RECORDED INFORMATION

----

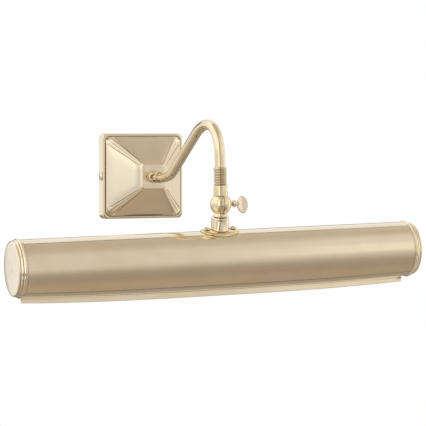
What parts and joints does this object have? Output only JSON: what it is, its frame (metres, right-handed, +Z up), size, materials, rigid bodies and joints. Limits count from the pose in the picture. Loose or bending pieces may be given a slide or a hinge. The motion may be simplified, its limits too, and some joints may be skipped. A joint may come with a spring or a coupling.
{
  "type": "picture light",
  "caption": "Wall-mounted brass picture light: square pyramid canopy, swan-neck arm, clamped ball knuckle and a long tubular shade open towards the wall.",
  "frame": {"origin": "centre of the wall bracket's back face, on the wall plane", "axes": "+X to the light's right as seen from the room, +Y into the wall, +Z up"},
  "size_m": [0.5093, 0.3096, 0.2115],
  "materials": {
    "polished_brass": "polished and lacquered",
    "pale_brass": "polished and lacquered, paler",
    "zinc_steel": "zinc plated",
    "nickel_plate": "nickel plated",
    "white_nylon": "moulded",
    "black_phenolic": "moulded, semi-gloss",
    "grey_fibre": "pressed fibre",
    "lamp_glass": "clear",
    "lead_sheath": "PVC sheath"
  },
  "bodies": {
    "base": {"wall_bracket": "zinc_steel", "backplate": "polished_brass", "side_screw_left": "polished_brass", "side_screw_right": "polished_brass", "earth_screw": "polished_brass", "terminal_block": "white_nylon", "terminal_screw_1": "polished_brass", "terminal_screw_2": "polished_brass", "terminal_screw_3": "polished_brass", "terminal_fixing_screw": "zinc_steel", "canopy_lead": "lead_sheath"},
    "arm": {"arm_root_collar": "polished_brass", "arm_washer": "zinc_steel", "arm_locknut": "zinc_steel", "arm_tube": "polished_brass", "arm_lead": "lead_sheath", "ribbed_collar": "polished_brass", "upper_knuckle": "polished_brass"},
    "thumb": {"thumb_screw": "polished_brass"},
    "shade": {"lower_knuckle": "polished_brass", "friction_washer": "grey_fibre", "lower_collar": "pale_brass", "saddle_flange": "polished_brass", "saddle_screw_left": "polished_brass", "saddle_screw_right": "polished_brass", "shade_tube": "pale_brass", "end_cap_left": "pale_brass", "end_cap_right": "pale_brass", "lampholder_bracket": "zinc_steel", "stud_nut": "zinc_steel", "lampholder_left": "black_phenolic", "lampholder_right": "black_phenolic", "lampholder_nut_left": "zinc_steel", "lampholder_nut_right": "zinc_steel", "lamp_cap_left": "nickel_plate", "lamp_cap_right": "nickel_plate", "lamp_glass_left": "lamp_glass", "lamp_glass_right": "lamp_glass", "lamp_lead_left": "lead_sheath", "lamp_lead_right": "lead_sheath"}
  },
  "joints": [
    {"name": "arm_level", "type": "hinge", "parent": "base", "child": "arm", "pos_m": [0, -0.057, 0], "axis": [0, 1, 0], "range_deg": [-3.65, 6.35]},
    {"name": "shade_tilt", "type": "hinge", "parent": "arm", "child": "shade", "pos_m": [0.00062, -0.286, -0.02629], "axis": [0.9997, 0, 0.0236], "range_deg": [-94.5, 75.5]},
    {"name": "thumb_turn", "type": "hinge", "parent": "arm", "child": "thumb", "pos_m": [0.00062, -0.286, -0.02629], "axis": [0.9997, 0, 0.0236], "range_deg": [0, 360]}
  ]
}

----

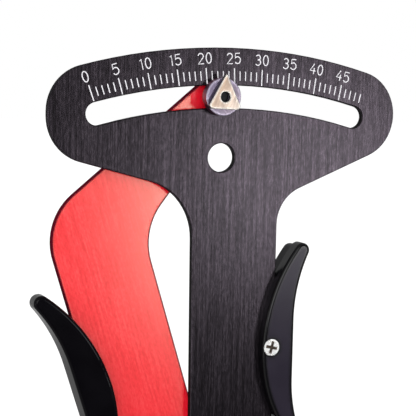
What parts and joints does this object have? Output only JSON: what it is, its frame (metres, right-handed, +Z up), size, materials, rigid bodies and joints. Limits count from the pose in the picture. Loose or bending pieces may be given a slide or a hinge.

----

DIRECTION
Each line above that holds the string "picture" should be copied and shown.

SOLUTION FOR THIS TASK
What parts and joints does this object have? Output only JSON: what it is, its frame (metres, right-handed, +Z up), size, materials, rigid bodies and joints. Limits count from the pose in the picture. Loose or bending pieces may be given a slide or a hinge. The motion may be simplified, its limits too, and some joints may be skipped. A joint may come with a spring or a coupling.
  "type": "picture light",
  "caption": "Wall-mounted brass picture light: square pyramid canopy, swan-neck arm, clamped ball knuckle and a long tubular shade open towards the wall.",
What parts and joints does this object have? Output only JSON: what it is, its frame (metres, right-handed, +Z up), size, materials, rigid bodies and joints. Limits count from the pose in the picture. Loose or bending pieces may be given a slide or a hinge.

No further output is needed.